**AIM OF THE TASK**
Starting at the line containing "bpy.context.view_layer.update()", copy each line exactly, ending with the line containing "depsgraph = bpy.context.evaluated_depsgraph_get()". Leave out everything else.

──────── DATA BLOCK ────────

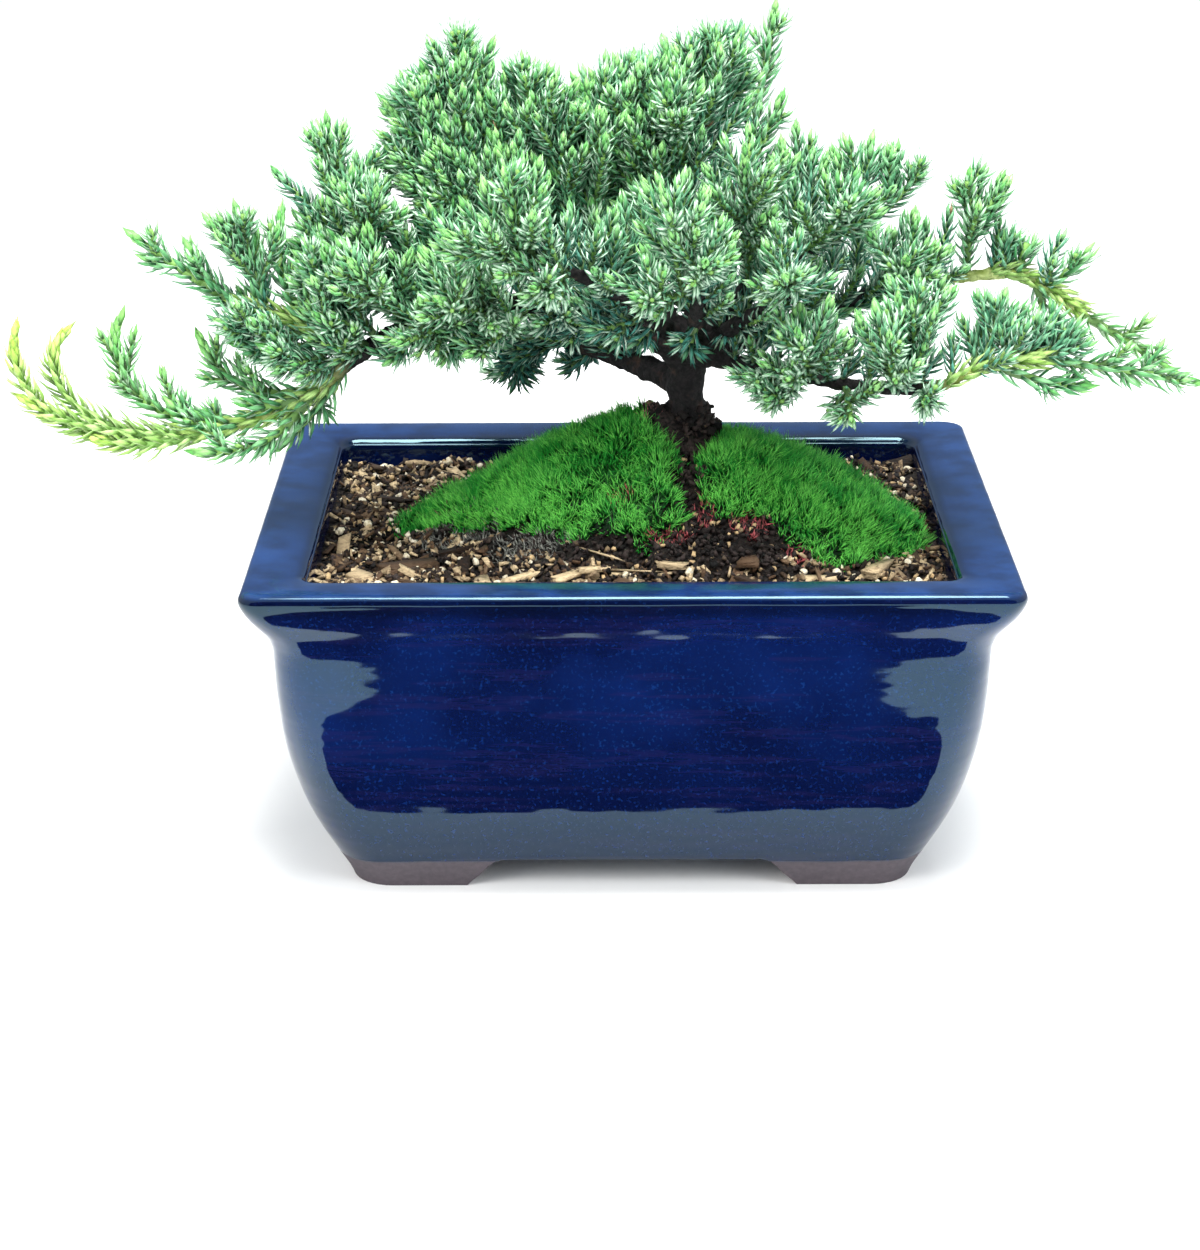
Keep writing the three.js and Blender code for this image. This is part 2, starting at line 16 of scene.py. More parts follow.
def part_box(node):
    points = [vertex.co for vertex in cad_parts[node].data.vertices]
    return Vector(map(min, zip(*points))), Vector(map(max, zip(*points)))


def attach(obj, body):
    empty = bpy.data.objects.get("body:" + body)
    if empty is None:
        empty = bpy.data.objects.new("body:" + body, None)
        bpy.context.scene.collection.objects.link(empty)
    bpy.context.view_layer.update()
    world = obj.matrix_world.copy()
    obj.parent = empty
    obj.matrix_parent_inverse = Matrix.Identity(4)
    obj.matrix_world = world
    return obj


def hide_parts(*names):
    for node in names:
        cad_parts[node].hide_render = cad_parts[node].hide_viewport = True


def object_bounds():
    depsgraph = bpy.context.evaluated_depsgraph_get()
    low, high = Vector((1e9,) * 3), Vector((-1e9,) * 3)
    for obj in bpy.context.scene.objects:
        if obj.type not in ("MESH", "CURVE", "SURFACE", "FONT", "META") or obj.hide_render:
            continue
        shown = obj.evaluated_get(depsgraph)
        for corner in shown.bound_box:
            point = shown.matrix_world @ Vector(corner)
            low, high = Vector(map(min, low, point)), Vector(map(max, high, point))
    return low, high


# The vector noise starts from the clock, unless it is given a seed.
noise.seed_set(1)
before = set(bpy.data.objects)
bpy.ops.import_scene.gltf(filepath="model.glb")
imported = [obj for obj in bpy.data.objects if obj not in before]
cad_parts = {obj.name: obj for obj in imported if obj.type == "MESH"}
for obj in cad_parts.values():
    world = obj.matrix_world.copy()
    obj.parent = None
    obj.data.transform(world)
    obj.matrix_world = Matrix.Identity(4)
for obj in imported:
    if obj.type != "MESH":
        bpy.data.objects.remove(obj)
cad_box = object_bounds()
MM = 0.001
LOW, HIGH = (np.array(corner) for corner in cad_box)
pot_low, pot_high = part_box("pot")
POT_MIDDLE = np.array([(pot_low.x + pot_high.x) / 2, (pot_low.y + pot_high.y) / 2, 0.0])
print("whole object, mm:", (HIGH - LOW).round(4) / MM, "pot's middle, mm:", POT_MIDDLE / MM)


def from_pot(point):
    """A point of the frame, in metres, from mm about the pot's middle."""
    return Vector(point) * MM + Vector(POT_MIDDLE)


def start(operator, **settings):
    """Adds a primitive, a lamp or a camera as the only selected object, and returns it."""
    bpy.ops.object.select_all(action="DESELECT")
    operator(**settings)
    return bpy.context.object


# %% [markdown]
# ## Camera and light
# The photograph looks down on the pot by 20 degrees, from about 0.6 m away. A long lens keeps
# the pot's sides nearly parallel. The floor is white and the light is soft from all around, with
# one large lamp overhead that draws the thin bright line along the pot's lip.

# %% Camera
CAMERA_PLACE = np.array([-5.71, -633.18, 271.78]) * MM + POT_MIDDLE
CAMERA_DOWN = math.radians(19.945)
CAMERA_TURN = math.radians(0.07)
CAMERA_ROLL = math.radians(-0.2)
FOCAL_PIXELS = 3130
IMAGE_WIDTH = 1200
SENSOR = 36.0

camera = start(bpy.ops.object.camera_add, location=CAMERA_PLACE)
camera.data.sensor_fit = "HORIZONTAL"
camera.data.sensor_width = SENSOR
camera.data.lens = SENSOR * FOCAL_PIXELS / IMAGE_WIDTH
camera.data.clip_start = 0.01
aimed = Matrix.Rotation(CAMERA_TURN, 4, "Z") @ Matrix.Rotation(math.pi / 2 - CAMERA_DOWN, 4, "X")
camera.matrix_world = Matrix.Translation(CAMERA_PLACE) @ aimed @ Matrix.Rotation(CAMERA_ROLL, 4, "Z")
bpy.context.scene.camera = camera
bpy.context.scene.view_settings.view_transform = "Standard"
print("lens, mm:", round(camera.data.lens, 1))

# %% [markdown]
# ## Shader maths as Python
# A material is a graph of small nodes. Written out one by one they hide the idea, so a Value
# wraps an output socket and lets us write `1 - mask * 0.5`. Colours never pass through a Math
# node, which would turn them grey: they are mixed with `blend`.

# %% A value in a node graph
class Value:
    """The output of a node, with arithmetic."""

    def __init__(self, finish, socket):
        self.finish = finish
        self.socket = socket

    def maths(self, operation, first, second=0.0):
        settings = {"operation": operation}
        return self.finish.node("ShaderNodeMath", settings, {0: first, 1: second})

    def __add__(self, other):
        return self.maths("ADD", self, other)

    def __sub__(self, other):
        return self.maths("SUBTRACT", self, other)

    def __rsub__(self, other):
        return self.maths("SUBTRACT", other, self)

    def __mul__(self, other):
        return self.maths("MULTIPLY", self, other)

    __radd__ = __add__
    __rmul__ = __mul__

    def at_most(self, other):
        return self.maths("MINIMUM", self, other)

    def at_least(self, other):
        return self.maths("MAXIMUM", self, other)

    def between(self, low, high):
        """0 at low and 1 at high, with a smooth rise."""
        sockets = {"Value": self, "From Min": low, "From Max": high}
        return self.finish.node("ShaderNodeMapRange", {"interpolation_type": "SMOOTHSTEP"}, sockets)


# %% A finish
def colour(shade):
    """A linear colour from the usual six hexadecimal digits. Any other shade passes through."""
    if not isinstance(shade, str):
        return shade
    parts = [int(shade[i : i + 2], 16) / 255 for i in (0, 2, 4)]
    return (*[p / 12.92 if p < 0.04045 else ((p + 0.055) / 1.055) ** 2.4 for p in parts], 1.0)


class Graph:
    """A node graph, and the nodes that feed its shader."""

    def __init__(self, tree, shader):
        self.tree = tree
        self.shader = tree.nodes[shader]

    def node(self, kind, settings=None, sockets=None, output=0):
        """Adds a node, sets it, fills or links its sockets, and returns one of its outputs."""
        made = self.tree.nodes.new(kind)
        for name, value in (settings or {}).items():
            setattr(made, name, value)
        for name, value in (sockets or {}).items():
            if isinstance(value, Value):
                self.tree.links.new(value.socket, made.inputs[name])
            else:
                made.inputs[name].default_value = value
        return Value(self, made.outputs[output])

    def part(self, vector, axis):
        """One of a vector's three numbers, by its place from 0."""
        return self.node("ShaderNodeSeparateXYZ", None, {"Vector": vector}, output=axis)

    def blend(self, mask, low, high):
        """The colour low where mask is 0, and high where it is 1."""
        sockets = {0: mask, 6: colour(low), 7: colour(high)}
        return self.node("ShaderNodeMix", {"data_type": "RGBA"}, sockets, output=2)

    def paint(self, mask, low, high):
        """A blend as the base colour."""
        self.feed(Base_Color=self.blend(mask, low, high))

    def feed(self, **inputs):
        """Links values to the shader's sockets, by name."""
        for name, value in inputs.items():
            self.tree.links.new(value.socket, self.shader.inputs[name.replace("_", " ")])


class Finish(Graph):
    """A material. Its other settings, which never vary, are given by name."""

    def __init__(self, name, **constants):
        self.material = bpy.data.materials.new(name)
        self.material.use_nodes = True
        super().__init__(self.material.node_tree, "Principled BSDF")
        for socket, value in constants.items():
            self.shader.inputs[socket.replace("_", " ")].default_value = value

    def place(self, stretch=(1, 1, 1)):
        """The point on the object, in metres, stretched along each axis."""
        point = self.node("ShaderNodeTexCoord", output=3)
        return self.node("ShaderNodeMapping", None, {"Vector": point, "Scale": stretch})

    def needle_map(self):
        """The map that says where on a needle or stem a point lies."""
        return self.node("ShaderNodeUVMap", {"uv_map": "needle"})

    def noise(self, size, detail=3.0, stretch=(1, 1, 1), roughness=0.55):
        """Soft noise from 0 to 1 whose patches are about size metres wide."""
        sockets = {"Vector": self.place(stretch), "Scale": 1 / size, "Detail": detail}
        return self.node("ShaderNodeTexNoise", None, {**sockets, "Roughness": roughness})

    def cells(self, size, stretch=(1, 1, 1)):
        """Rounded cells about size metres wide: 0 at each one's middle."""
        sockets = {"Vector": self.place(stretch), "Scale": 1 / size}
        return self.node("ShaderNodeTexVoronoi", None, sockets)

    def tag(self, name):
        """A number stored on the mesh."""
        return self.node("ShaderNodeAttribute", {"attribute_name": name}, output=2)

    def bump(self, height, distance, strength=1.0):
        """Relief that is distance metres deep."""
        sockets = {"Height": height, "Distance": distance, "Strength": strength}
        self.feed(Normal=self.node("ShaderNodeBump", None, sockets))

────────

**SOLUTION TO THE PROBLEM**
    bpy.context.view_layer.update()
    world = obj.matrix_world.copy()
    obj.parent = empty
    obj.matrix_parent_inverse = Matrix.Identity(4)
    obj.matrix_world = world
    return obj


def hide_parts(*names):
    for node in names:
        cad_parts[node].hide_render = cad_parts[node].hide_viewport = True


def object_bounds():
    depsgraph = bpy.context.evaluated_depsgraph_get()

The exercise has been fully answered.